Fireworks brought to a close a day of celebration in the Kosovo capital Pristina, where parliament adopted a declaration of independence from Serbia and proclaimed the new Republic of Kosovo a sovereign state.

Kosovo's 2 million Albanians were left guessing which country would be first to recognise the sixth state to be carved from Serb-dominated former Yugoslavia, closing a long chapter in its bloody demise.

European Union foreign ministers meet on Monday to discuss Kosovo's secession. Swift recognition is expected from Britain, Germany, France and Italy as well as the United States.

At an emergency session of the U.N. Security Council, Western powers resisted a Russian bid to block Kosovo's independence, and said NATO and the EU would take responsibility for the region's stability.
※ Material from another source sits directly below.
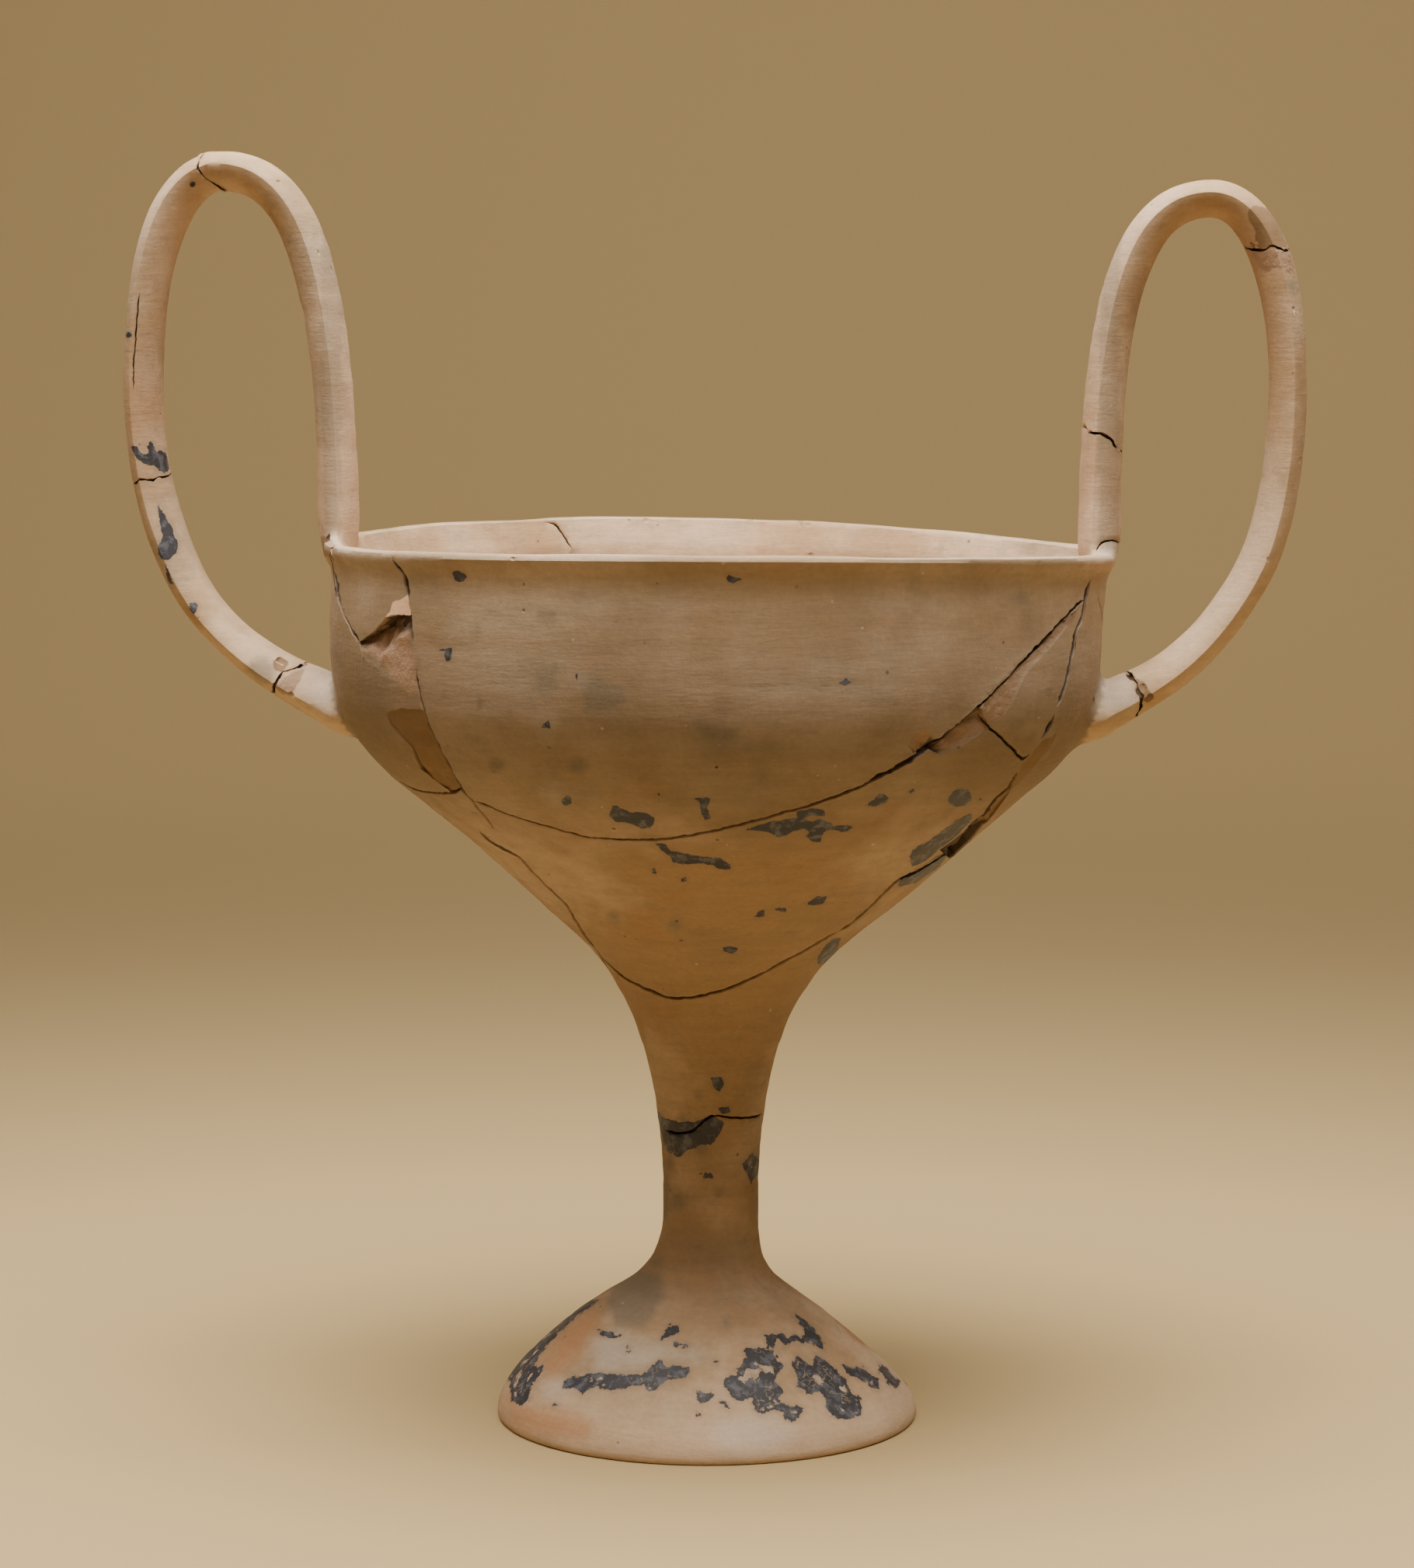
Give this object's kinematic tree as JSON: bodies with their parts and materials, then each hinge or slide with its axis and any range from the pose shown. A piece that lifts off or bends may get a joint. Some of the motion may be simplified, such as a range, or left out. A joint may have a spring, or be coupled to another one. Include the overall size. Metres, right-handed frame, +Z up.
{
  "type": "kylix cup",
  "caption": "Tall fired-clay drinking cup: conical foot, slender stem, wide deep bowl and high-swung strap handles; broken and mended.",
  "frame": {"origin": "centre of the foot, on the plane that it stands on", "axes": "+Z up the stem to the mouth, +X towards the right-hand handle as the picture shows it, -Y towards the viewer"},
  "size_m": [0.2378, 0.159, 0.2569],
  "materials": {
    "fired_clay": "matt unglazed pinkish-buff clay with worn dark patches"
  },
  "bodies": {
    "root": {"kylix": "fired_clay"}
  },
  "joints": []
}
Proposing the independence declaration to parliament, Prime Minister Hashim Thaci said Kosovo would be a country of "all its citizens", a gesture to the 120,000 Serbs still living here.

But Serbia and Russia swept that aside.

"We'll strongly warn against any attempts at repressive measures should Serbs in Kosovo decide not to comply with this unilateral proclamation of independence," Russia's U.N. ambassador, Vitaly Churkin, said in New York.

Serbs in Kosovo, led by the Serb-dominated north and with the full backing of Belgrade, reject the territory's secession, reinforcing an ethnic partition that NATO and the United Nations have failed to erase since the 1998-99 war.